Instructions to follow: Quote only the lines from the top of the listing below down to and including the line with "bpy.context.scene.collection.objects.link(lamp)".
----------------
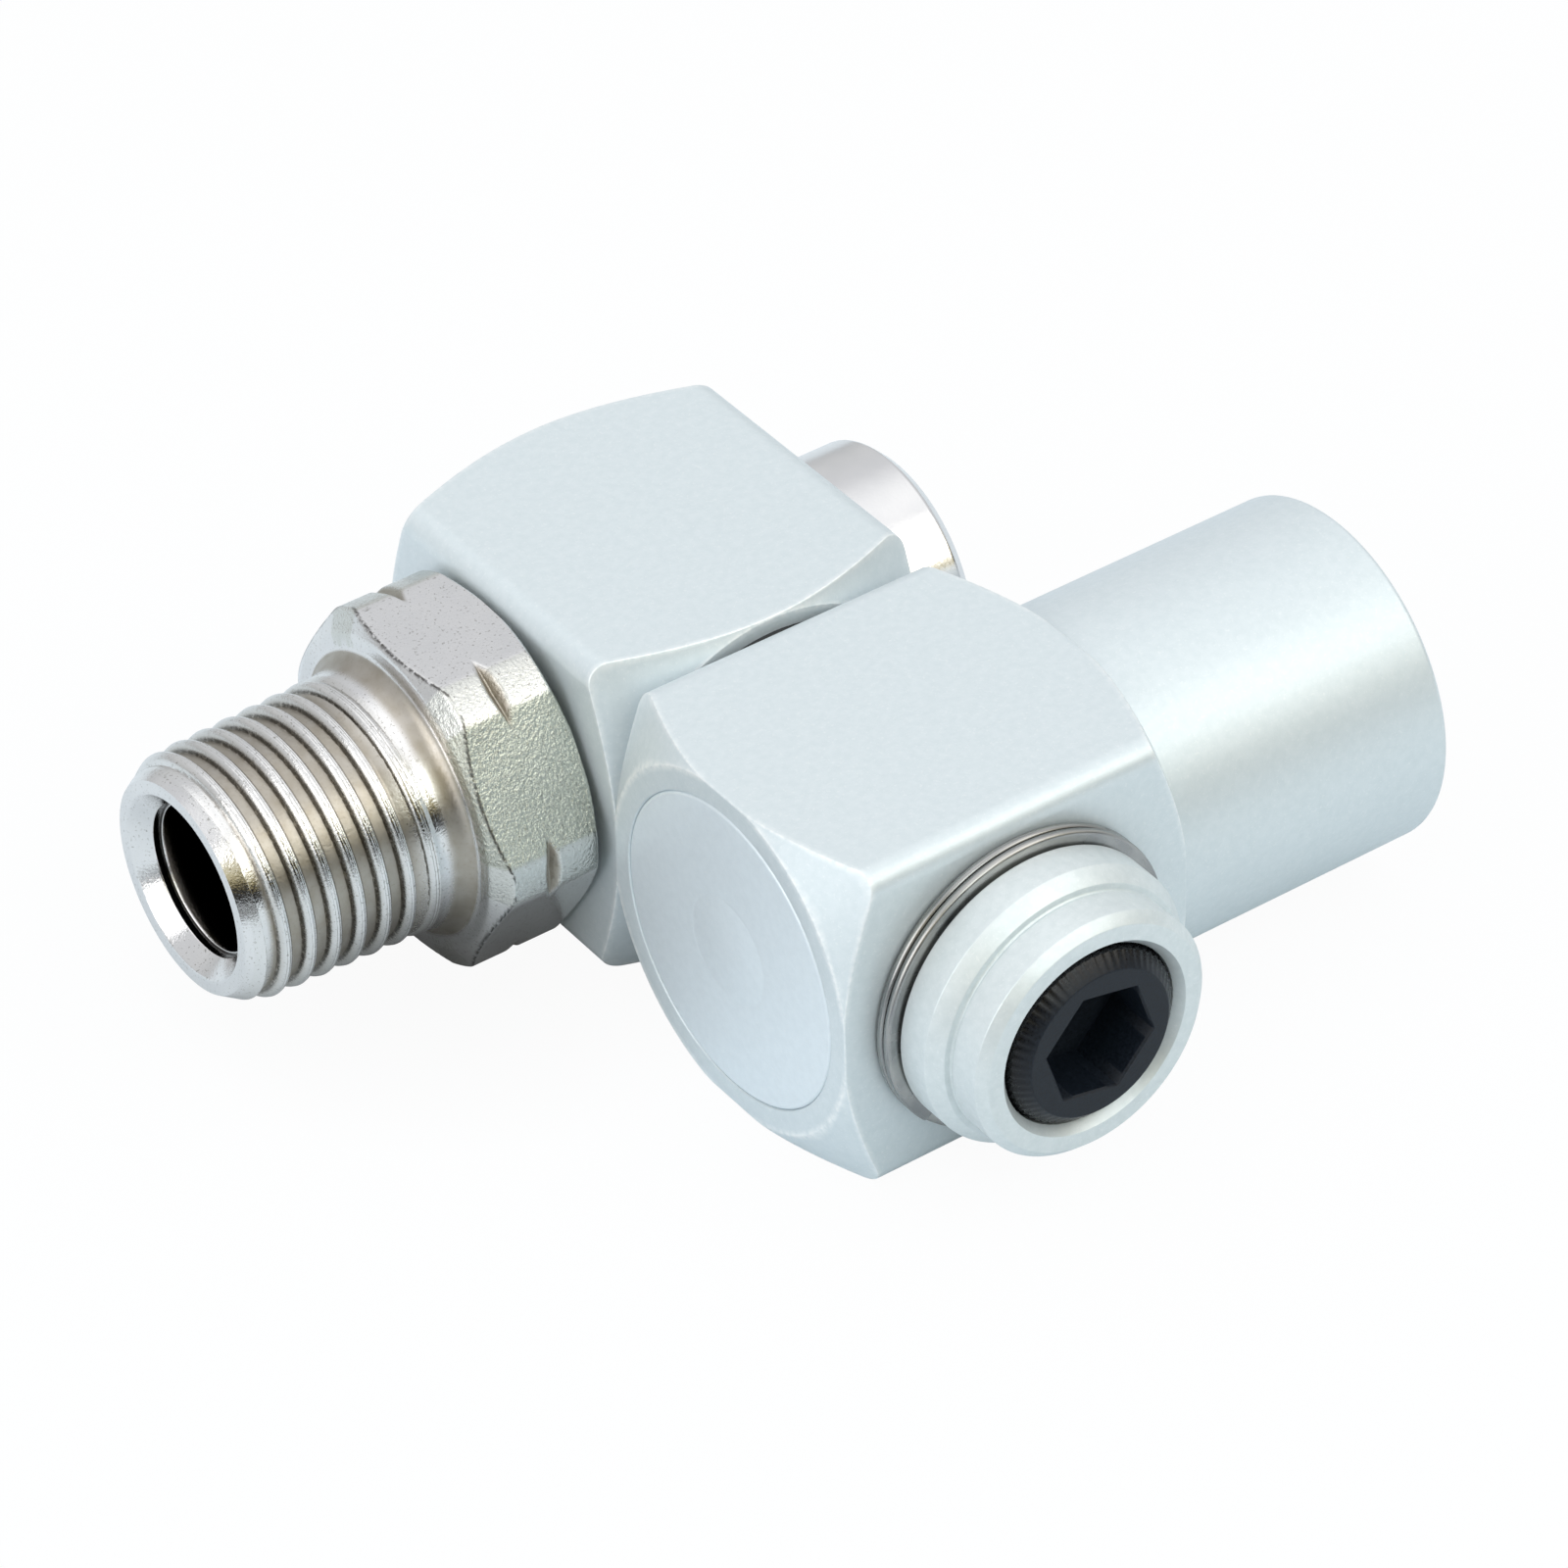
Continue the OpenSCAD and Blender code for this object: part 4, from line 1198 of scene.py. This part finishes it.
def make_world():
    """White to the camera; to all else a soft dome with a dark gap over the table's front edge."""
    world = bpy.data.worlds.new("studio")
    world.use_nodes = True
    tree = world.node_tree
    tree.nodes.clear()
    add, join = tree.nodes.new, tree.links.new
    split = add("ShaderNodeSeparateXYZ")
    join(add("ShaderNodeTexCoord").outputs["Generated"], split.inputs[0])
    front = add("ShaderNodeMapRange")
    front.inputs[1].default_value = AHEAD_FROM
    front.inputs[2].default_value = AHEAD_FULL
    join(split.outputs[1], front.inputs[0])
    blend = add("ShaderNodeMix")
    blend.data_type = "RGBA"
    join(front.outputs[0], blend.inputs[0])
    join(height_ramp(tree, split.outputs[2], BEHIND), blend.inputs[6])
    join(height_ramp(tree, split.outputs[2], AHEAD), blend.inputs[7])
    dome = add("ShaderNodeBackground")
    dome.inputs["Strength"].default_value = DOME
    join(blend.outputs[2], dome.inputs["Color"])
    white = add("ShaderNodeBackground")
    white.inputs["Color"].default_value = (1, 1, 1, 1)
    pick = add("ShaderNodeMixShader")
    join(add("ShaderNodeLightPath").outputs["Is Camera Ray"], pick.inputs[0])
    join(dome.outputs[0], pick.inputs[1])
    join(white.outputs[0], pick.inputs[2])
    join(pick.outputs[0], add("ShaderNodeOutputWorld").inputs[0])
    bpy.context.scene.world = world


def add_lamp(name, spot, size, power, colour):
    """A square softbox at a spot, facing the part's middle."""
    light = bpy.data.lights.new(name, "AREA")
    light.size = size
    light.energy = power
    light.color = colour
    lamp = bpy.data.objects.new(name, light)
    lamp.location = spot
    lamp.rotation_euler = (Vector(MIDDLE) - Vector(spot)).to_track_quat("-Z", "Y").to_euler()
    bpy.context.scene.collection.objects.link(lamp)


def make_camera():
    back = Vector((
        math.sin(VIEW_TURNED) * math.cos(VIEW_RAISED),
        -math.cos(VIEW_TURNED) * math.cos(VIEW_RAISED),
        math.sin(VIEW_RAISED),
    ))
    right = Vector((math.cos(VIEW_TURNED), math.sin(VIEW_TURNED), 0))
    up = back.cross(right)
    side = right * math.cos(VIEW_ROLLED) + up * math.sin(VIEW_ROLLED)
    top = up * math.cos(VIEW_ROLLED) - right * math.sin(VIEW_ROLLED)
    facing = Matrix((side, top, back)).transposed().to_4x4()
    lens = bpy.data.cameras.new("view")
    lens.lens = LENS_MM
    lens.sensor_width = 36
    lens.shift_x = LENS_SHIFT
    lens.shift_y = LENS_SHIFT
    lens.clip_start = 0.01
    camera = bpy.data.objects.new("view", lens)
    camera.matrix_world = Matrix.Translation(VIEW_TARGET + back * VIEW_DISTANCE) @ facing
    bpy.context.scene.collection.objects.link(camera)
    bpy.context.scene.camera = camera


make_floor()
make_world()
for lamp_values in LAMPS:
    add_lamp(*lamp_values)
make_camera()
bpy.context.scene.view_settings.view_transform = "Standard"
----------------
Completed exercise:
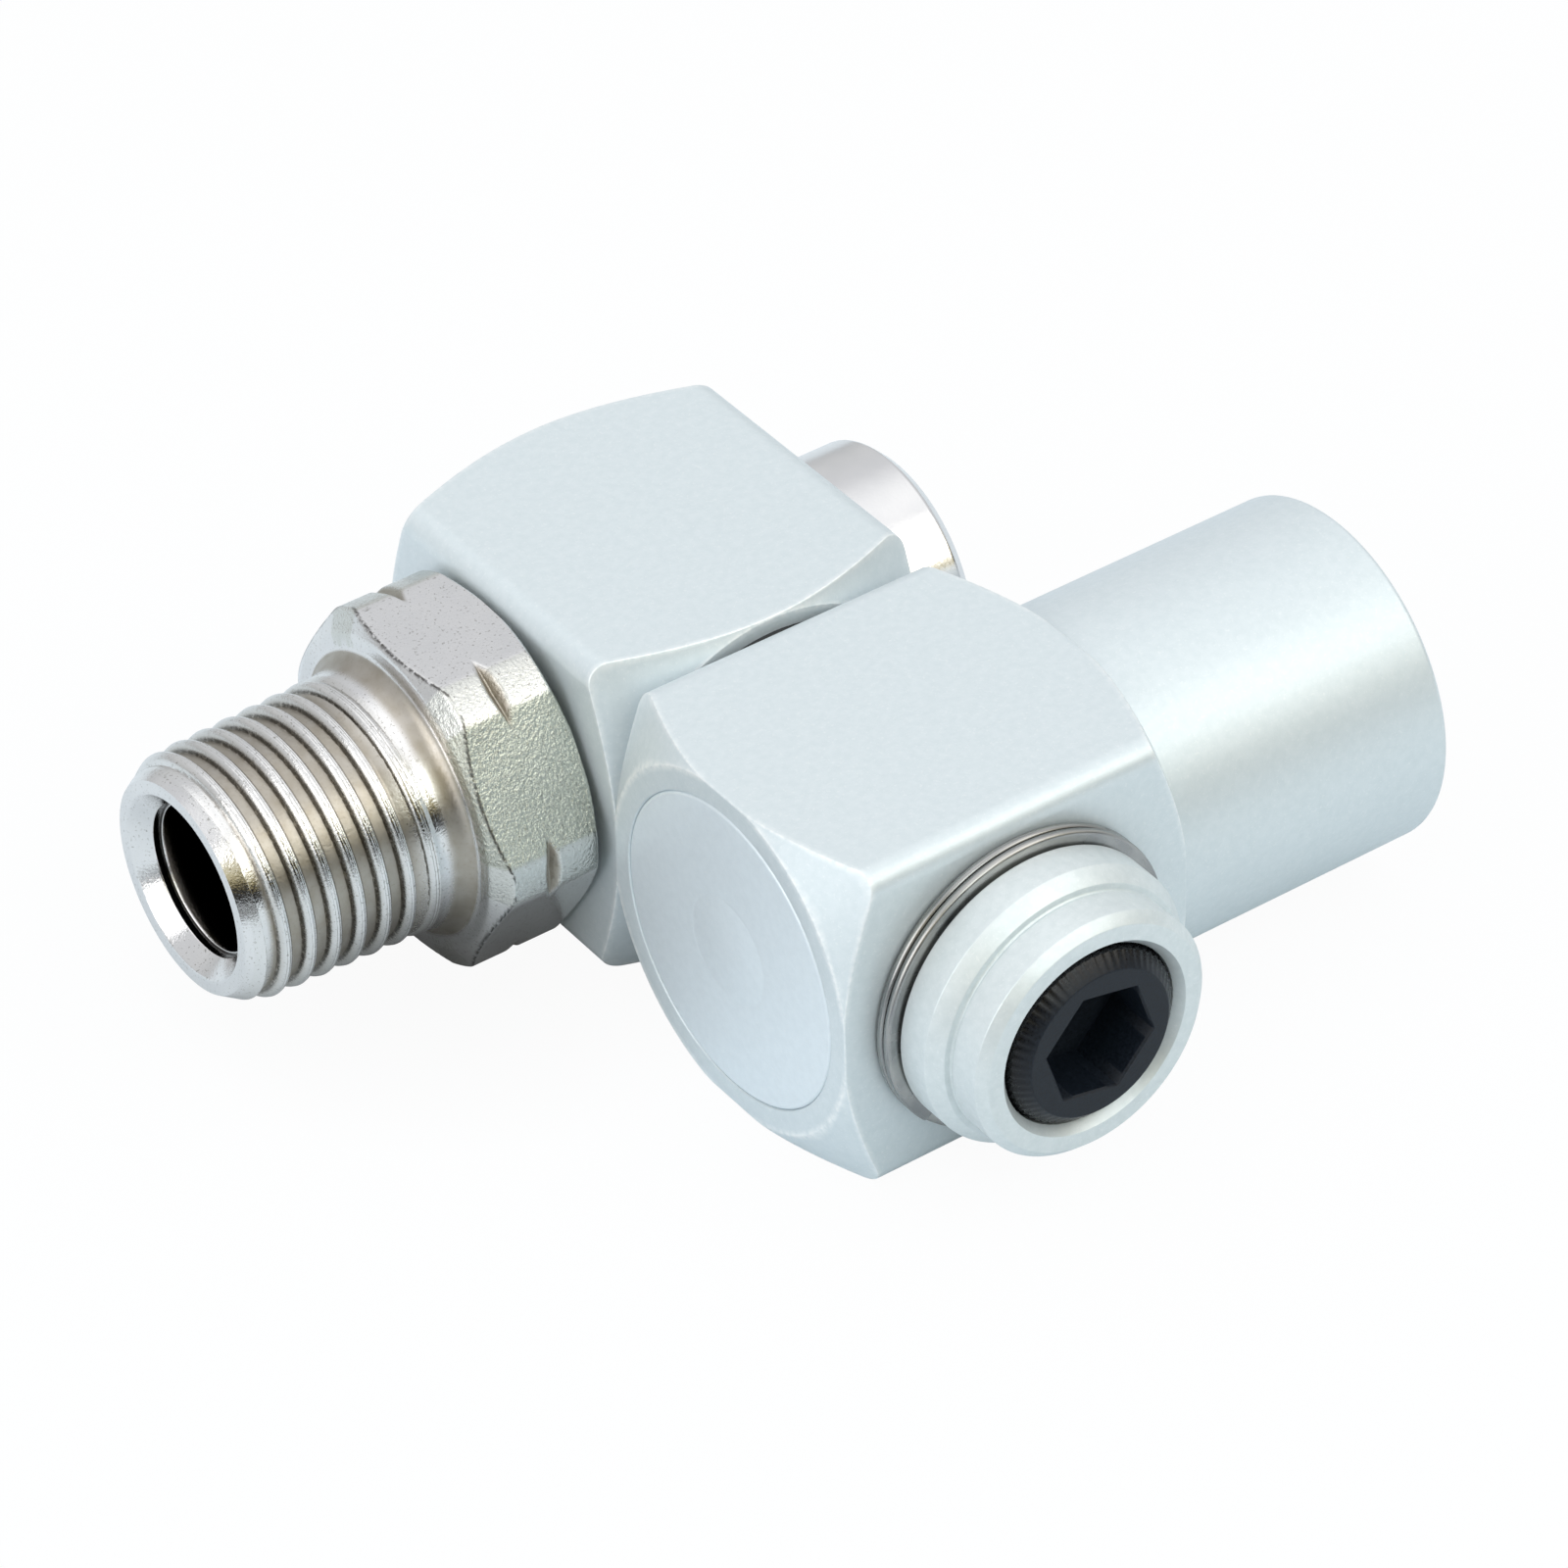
Continue the OpenSCAD and Blender code for this object: part 4, from line 1198 of scene.py. This part finishes it.
def make_world():
    """White to the camera; to all else a soft dome with a dark gap over the table's front edge."""
    world = bpy.data.worlds.new("studio")
    world.use_nodes = True
    tree = world.node_tree
    tree.nodes.clear()
    add, join = tree.nodes.new, tree.links.new
    split = add("ShaderNodeSeparateXYZ")
    join(add("ShaderNodeTexCoord").outputs["Generated"], split.inputs[0])
    front = add("ShaderNodeMapRange")
    front.inputs[1].default_value = AHEAD_FROM
    front.inputs[2].default_value = AHEAD_FULL
    join(split.outputs[1], front.inputs[0])
    blend = add("ShaderNodeMix")
    blend.data_type = "RGBA"
    join(front.outputs[0], blend.inputs[0])
    join(height_ramp(tree, split.outputs[2], BEHIND), blend.inputs[6])
    join(height_ramp(tree, split.outputs[2], AHEAD), blend.inputs[7])
    dome = add("ShaderNodeBackground")
    dome.inputs["Strength"].default_value = DOME
    join(blend.outputs[2], dome.inputs["Color"])
    white = add("ShaderNodeBackground")
    white.inputs["Color"].default_value = (1, 1, 1, 1)
    pick = add("ShaderNodeMixShader")
    join(add("ShaderNodeLightPath").outputs["Is Camera Ray"], pick.inputs[0])
    join(dome.outputs[0], pick.inputs[1])
    join(white.outputs[0], pick.inputs[2])
    join(pick.outputs[0], add("ShaderNodeOutputWorld").inputs[0])
    bpy.context.scene.world = world


def add_lamp(name, spot, size, power, colour):
    """A square softbox at a spot, facing the part's middle."""
    light = bpy.data.lights.new(name, "AREA")
    light.size = size
    light.energy = power
    light.color = colour
    lamp = bpy.data.objects.new(name, light)
    lamp.location = spot
    lamp.rotation_euler = (Vector(MIDDLE) - Vector(spot)).to_track_quat("-Z", "Y").to_euler()
    bpy.context.scene.collection.objects.link(lamp)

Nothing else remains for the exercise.